Premièring in 2000 at the Bolshoi as a tribute to Plisetskaya, who had suggested the notion of choreographing the swan for a male dancer, Ricardo Cue’s The Swan for Sergio Bernal (Ballet Nacional de España) dies on a frozen lake, where a noisy icy wind heralds Saint-Saëns The Dying Swan. Unfortunately its position straight after Viktoria Tereshkina (terrific, with arms that remind me of Ulyana Lopatkina and that's the highest praise) and Xander Parish’s Black Swan does it no favours.

Lack of context does for the eagerly awaited Nureyev. Maria Alexandrova and Vladislav Lantratov, the Don Quixote dynamic pairing, as Nureyev and Fonteyn in pallid costumes fail to inspire even to Liszt’s lush dramatic music.

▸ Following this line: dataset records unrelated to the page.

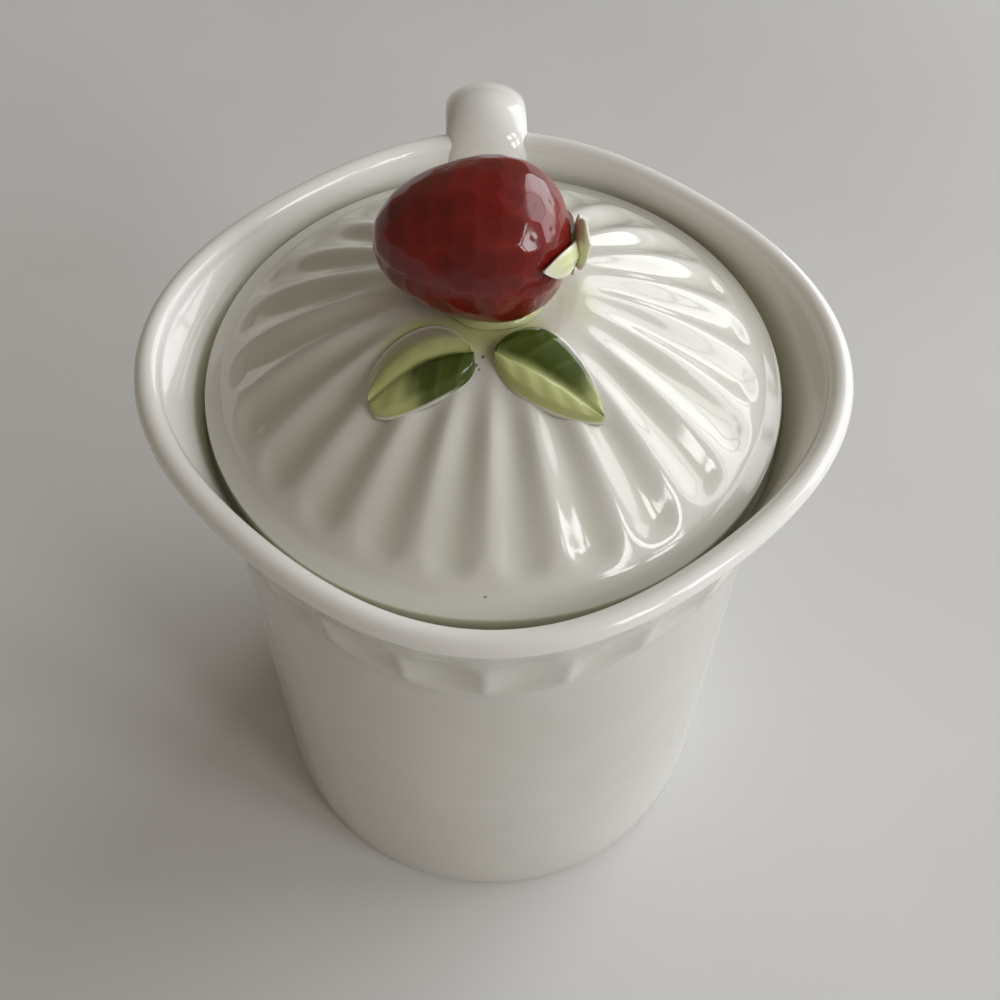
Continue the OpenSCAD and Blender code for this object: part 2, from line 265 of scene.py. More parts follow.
def geometry_tree(name, sizes):
    """A geometry node group with a geometry socket, a material and named sizes."""
    tree = bpy.data.node_groups.new(name, "GeometryNodeTree")
    tree.is_modifier = True
    face = tree.interface
    face.new_socket("Geometry", in_out="OUTPUT", socket_type="NodeSocketGeometry")
    face.new_socket("Geometry", in_out="INPUT", socket_type="NodeSocketGeometry")
    face.new_socket("Glaze", in_out="INPUT", socket_type="NodeSocketMaterial")
    for size, kind in sizes:
        face.new_socket(size, in_out="INPUT", socket_type=kind)
    return tree, tree.nodes.new("NodeGroupInput").outputs, tree.nodes.new("NodeGroupOutput")


def close_tree(tree, geometry, glaze, output):
    """Ends a geometry node group with real geometry in its glaze."""
    real = tree.nodes.new("GeometryNodeRealizeInstances")
    finish = tree.nodes.new("GeometryNodeSetMaterial")
    tree.links.new(geometry, real.inputs["Geometry"])
    tree.links.new(real.outputs["Geometry"], finish.inputs["Geometry"])
    tree.links.new(glaze, finish.inputs["Material"])
    tree.links.new(finish.outputs["Geometry"], output.inputs["Geometry"])


def stored(tree, geometry, name, value):
    """Keeps a number for each point, for the material."""
    store = tree.nodes.new("GeometryNodeStoreNamedAttribute")
    store.data_type = "FLOAT"
    store.domain = "POINT"
    store.inputs["Name"].default_value = name
    tree.links.new(geometry, store.inputs["Geometry"])
    tree.links.new(value, store.inputs["Value"])
    return store.outputs["Geometry"]


def run_tree(obj, tree, values):
    """Puts the tree on the object with these inputs and keeps the result as its mesh."""
    modifier = obj.modifiers.new(tree.name, "NODES")
    modifier.node_group = tree
    sockets = {s.name: s.identifier for s in tree.interface.items_tree if s.in_out == "INPUT"}
    for name, value in values.items():
        modifier[sockets[name]] = value
    graph = bpy.context.evaluated_depsgraph_get()
    graph.update()
    mesh = bpy.data.meshes.new_from_object(obj.evaluated_get(graph), depsgraph=graph)
    obj.modifiers.remove(modifier)
    obj.data = mesh


# Materials


def link_or_set(tree, item, socket):
    """Feeds a socket from another node's output, or gives it a plain value."""
    if isinstance(item, bpy.types.NodeSocket):
        tree.links.new(item, socket)
    else:
        socket.default_value = item


def new_material(name):
    """A material, its node tree and its main shader."""
    material = bpy.data.materials.new(name)
    material.use_nodes = True
    tree = material.node_tree
    return material, tree, tree.nodes["Principled BSDF"]


def noise_value(tree, scale, detail=2.0, distortion=0.0):
    """Noise on object coordinates, scale in waves for each metre."""
    place = tree.nodes.new("ShaderNodeTexCoord")
    node = tree.nodes.new("ShaderNodeTexNoise")
    node.inputs["Scale"].default_value = scale
    node.inputs["Detail"].default_value = detail
    node.inputs["Distortion"].default_value = distortion
    tree.links.new(place.outputs["Object"], node.inputs["Vector"])
    return node.outputs["Fac"]


def attribute(tree, name):
    """A number that the mesh keeps for each point."""
    node = tree.nodes.new("ShaderNodeAttribute")
    node.attribute_name = name
    return node.outputs["Fac"]


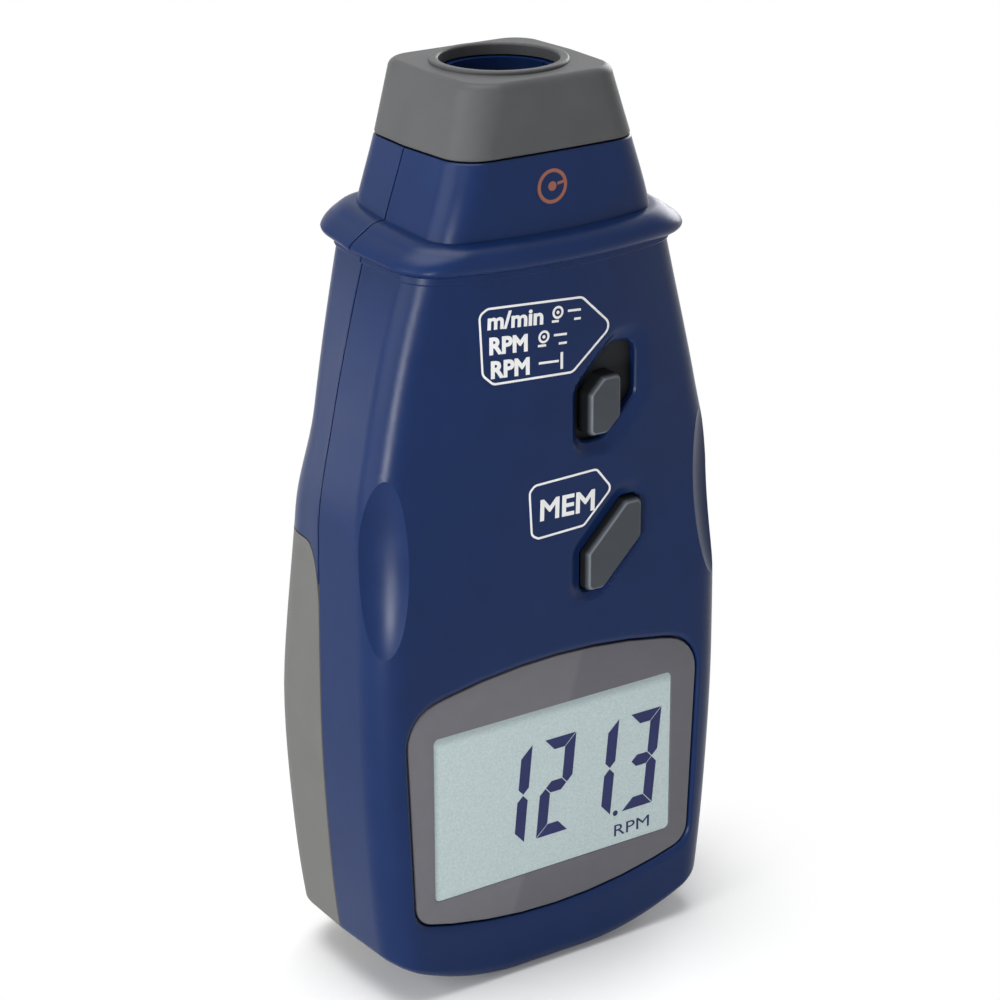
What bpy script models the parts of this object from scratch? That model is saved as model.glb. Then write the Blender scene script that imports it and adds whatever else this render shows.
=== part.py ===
"""Hand-held laser tachometer: moulded two-part case, nose cap, display, keys, optics and battery bay.

Units are metres. X is the width as seen from the display side, the display faces -Y and Z is up.
The case stands on its base at Z = 0, and the bore in the nose is centred on X = 0, Y = 0.
The front and rear shells meet on the plane Y = 0.
"""
import math

import bmesh
import bpy
from mathutils import Matrix, Vector

# Height at which the back is deepest
REAR_BELLY_HEIGHT = 0.0416

# Heights, each measured up from the one before it
BELLY_HEIGHT = 0.052
GRIP_RISE = 0.033
CHEST_RISE = 0.018
COLLAR_RISE = 0.0304
NECK_RISE = 0.0139
CAP_RISE = 0.0127

# Half widths of the case at those heights
FOOT_HALF_WIDTH = 0.0342
BELLY_HALF_WIDTH = 0.0371
GRIP_HALF_WIDTH = 0.0366
CHEST_HALF_WIDTH = 0.0335
SHOULDER_HALF_WIDTH = 0.0259
SEAM_HALF_WIDTH = 0.0188
NOSE_HALF_WIDTH = 0.0150

# Depths in front of and behind the parting plane
FRONT_DEPTH = 0.0176
NECK_FRONT_DEPTH = 0.0179
SEAM_FRONT_DEPTH = 0.0163
NOSE_FRONT_DEPTH = 0.0150
FOOT_REAR_DEPTH = 0.0188
BELLY_REAR_DEPTH = 0.0202
GRIP_REAR_DEPTH = 0.0163
CHEST_REAR_DEPTH = 0.0126
NECK_REAR_DEPTH = 0.0134
NOSE_REAR_DEPTH = 0.0144

# Rounding of the case
FRONT_CORNER = 0.0062
REAR_CORNER = 0.0078
GRIP_REAR_CORNER = 0.0100
NECK_REAR_CORNER = 0.0054
CROWN_RADIUS = 0.088
REAR_CROWN_RADIUS = 0.600
SIDE_DRAFT = 0.035
BASE_FLAT = 0.0070
BASE_CURVE = 0.0430
BASE_BLEND = 0.024
BASE_EDGE = 0.0032
NECK_STEP = 0.0025

# Collar bead round the shoulder
BEAD_RADIUS = 0.0025
BEAD_OUT = 0.0012
BEAD_LEDGE = 0.0005
BEAD_LEDGE_HEIGHT = 0.0016
# Rise of the collar for each metre toward the back
COLLAR_TILT = 0.07

# Walls and clearances
WALL = 0.0020
COVER_WALL = 0.0018
CAP_WALL = 0.0018
SPIGOT_WALL = 0.0014
TRAY_WALL = 0.0018
GAP = 0.0003
KEY_CLEARANCE = 0.00035

# Nose
BORE_RADIUS = 0.0100
RIM_WIDTH = 0.0016
RIM_STEP = 0.0006
CAP_EDGE = 0.0012
SPIGOT_BORE_RADIUS = 0.0090
SPIGOT_PLATE = 0.0020
SPIGOT_DROP = 0.0022
WINDOW_THICKNESS = 0.0012
WINDOW_LIP = 0.0007

# Display
LENS_HALF_WIDTH = 0.0308
LENS_FOOT_HALF_WIDTH = 0.0292
LENS_BOTTOM = 0.0109
LENS_TOP = 0.0592
LENS_TOP_ARCH = 0.0042
LENS_BOTTOM_ARCH = 0.0044
LENS_CORNER = 0.0044
LENS_TOP_CORNER = 0.0075
LENS_SUNK = 0.0006
LENS_THICKNESS = 0.0012
LENS_LIP = 0.0010
LENS_BEVEL = 0.0002
LEDGE_WIDTH = 0.0016
LEDGE_THICKNESS = 0.0016
LCD_WIDTH = 0.0530
LCD_HEIGHT = 0.0345
LCD_CENTRE = 0.0348
LCD_THICKNESS = 0.0028
FRAME_RIM = 0.0016
STRIP_HEIGHT = 0.0022

# Sliding mode knob and its slot, the knob's height measured up from the memory key
KNOB_X = 0.0092
KNOB_RISE = 0.0255
KNOB_HALF_WIDTH = 0.0033
KNOB_HALF_HEIGHT = 0.00515
KNOB_BAND = 0.00560
SLIDE_ANGLE = math.radians(38.0)
SLIDE_TRAVEL = 0.0046
SLOT_CLEARANCE = 0.0014
SLOT_MARGIN = 0.0038
SLOT_RECESS_SHIFT = (0.0010, 0.0003)
SHUTTER_THICKNESS = 0.0008
SHUTTER_LAP = 0.0006
STEM_RADIUS = 0.0015
SLIDE_SWITCH_LENGTH = 0.0140
SLIDE_SWITCH_WIDTH = 0.0060
STEM_SUNK = 0.0012

# Memory key, its height measured up from the display window
MEM_X = 0.0112
MEM_RISE = 0.0181
MEM_HALF_WIDTH = 0.00575
MEM_HALF_HEIGHT = 0.00755
MEM_BAND = 0.00520
MEM_MARGIN = 0.0023
MEM_RECESS_SHIFT = (-0.0005, 0.0008)
MEM_TRAVEL = 0.0008

# Shared by the two front keys
KEY_PROUD = 0.0010
KEY_CHAMFER = 0.0007
KEY_CORNER = 0.0011
RECESS_DEPTH = 0.0007
RECESS_SLOPE = 0.0011
RECESS_FLARE = 0.45
RECESS_CORNER = 0.0034
RECESS_FLOOR_CORNER = 0.0024
PAD_THICKNESS = 0.0014
PAD_WIDTH = 0.0012
FLANGE_WIDTH = 0.0010
FLANGE_THICKNESS = 0.0008
# How much faster the diagonal band widens than the sides when a key's outline grows
BAND_GROWTH = 1.2

# Measuring button on the right side, its height measured up from the battery cover
BUTTON_RISE = 0.0110
BUTTON_LENGTH = 0.0160
BUTTON_WIDTH = 0.0080
BUTTON_PROUD = 0.0014
BUTTON_TRAVEL = 0.0012
BUTTON_CORNER = 0.0030

# Finger scoops on the two front edges
SCOOP_LENGTH = 0.0325
SCOOP_RADIUS = 0.0105
SCOOP_DEPTH = 0.0020
SCOOP_WALL = 0.0013
SCOOP_ANGLE = math.radians(60.0)
SCOOP_HEIGHT = 0.0870

# Battery cover
COVER_HEIGHT = 0.0815
COVER_CURVE = 0.0044
COVER_FRONT_HEIGHT = 0.0710

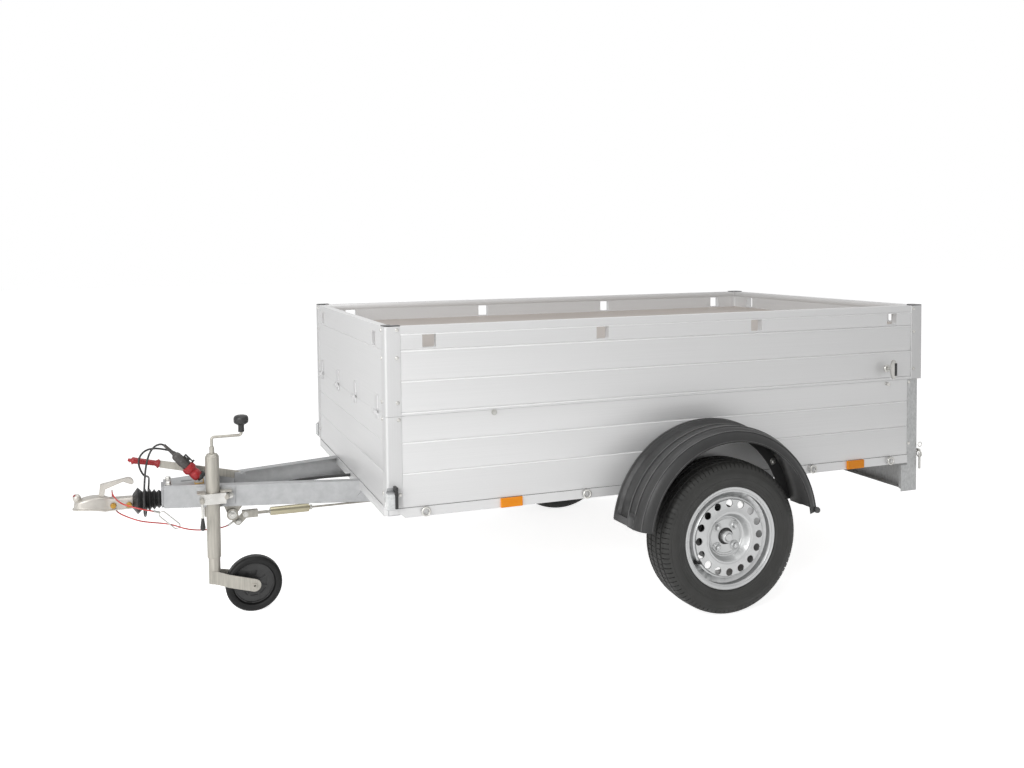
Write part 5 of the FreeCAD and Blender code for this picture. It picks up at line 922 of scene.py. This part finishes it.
LID_SIDE_BOLTS = ((1153, 1045), (1154, 954), (1154, 808), (-952, 1044), (-953.5, 953), (-953, 805))
BOX_SIDE_BOLTS = ((1151, 752), (1151.5, 506.5), (-931, 752), (-931, 506.5))
LID_FRONT_BOLTS = ((612, 1044), (612, 952), (612, 808))
BOX_FRONT_BOLTS = ((612, 752), (612, 506.5))
POST_BOLT = (6.5, 3.6)
WIDTH_HALF = 660
FRONT_FACE = 1195
SHANK_BOLTS = ((2036, 406), (1984, 404))
SHANK_FACE = 24.6
SHANK_WASHER = (10, 2)
SHANK_NUT = (16, 9)
SHANK_NUT_FOOT = 1.5
# How far each nut is turned, in radians for each millimetre ahead
SHANK_NUT_TURN = 0.1
BEAM_WASHER = (12.5, 2.2)
BEAM_NUT = (17, 10)
BEAM_NUT_FOOT = 2
BEAM_NUT_TURN = 0.3
TOP_PLATE_BOLT = (1850, 38, 467)
BEAM_LEAN = math.radians(15)
BEAM_BOLT_X = 1644
BEAM_BOLT_Z = 427
# Where the beam's side lies at one place, and how far the clamp's plate stands off it
BEAM_FROM = (1867, 55)
CLAMP_PLATE = 4.2


def make_post_bolts():
    """The round-headed bolts along the corner posts."""
    for name, carrier, side_bolts, front_bolts in (
            ("lid_bolts", "lid_corner_posts", LID_SIDE_BOLTS, LID_FRONT_BOLTS),
            ("box_bolts", "front_corner_posts", BOX_SIDE_BOLTS, BOX_FRONT_BOLTS)):
        heads = []
        for side in SIDES:
            for x, z in side_bolts:
                heads.append((dome(*POST_BOLT), aim((x, WIDTH_HALF * side, z), (0, side, 0))))
            for y, z in front_bolts:
                heads.append((dome(*POST_BOLT), aim((FRONT_FACE, y * side, z), AHEAD)))
        show(name, heads, "zinc_plate", "latch_keepers", body=BODY_OF[carrier])


def make_drawbar_bolts():
    """Bolts through the coupling's shank, the top plate and the jockey clamp's plate."""
    gold = []
    for x, z in SHANK_BOLTS:
        for side in SIDES:
            at = aim((x, SHANK_FACE * side, z), (0, side, 0), x * SHANK_NUT_TURN)
            gold.append((washer(*SHANK_WASHER), at))
            gold.append((hexagon(*SHANK_NUT), shifted(at, (0, 0, SHANK_NUT_FOOT))))
    show("coupling_bolts", gold, "gold_zinc", "plug_holder")
    x, y, z = TOP_PLATE_BOLT
    places = [((x, y * side, z), UP) for side in SIDES]
    plate_y = BEAM_FROM[1] + (BEAM_FROM[0] - BEAM_BOLT_X) * math.tan(BEAM_LEAN) + CLAMP_PLATE
    for side in SIDES:
        places.append(((BEAM_BOLT_X, plate_y * side, BEAM_BOLT_Z),
                       (math.sin(BEAM_LEAN), math.cos(BEAM_LEAN) * side, 0)))
    plain = []
    for at, towards in places:
        stand = aim(at, towards, BEAM_NUT_TURN)
        plain.append((washer(*BEAM_WASHER), stand))
        plain.append((hexagon(*BEAM_NUT), shifted(stand, (0, 0, BEAM_NUT_FOOT))))
    show("drawbar_bolts", plain, "zinc_plate", "latch_keepers")


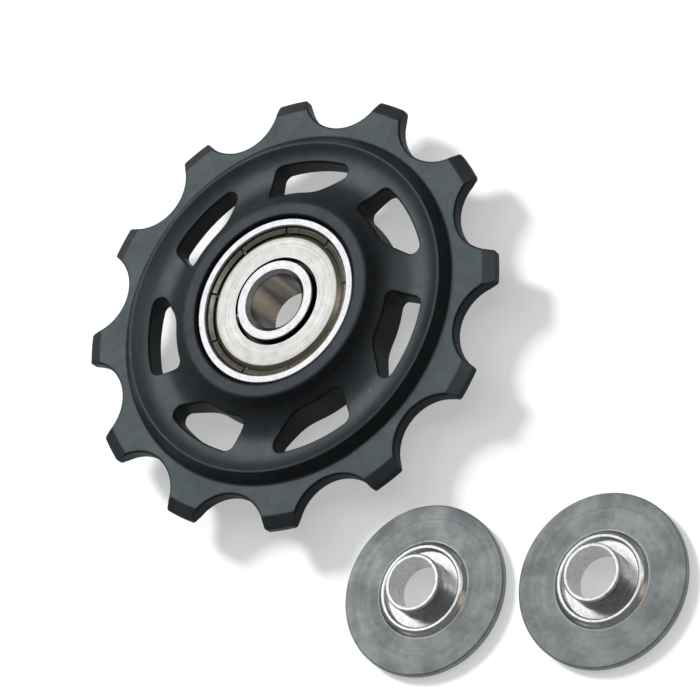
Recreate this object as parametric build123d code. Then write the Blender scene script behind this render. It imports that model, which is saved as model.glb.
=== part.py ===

Sandwiched between Bournonville’s ‘after’ Filippo Taglioni ebullient La Sylphide - Bolshoi's Artem Ovcharenko a buoyant James and Anna Tikhomirova, the image of Marie Taglioni (her father Filippo choreographed La Sylphide in 1832 for her), light as a feather, expressive of face, and flighty as a butterfly - and spectacular leaps from the Mariinsky Theatre’s Kimin Kim (partnering the Bolshoi’s lovely Ekaterina Krysanova who polishes off her fouettés with élan) in Petipa’s Le Corsaire (one of Nureyev’s showcases) Nureyev stands little chance.

The English National Ballet Philharmonic Orchestra under the direction of Valeriy Ovsyannikov must be applauded for carrying the evening, providing scenery for the ears, as there is none for the eyes apart from the odd back projection.

The Russian expats colonizing the Coliseum seem very happy with the showcase evening (tickets are not cheap), which ends on a party high as the audience beats in time to Krysanova’s thirty-two fouettés—I’ve stumbled into a music hall revue...

The programme promises Natalia Osipova and Vladimir Shklyarov in Yury Grigorovich’s 1961 The Legend of Love, music by Arif Melikov. An uncredited Tereshkina takes Osipova's place. But that’s the nature of galas. Organizational logistics must be a nightmare.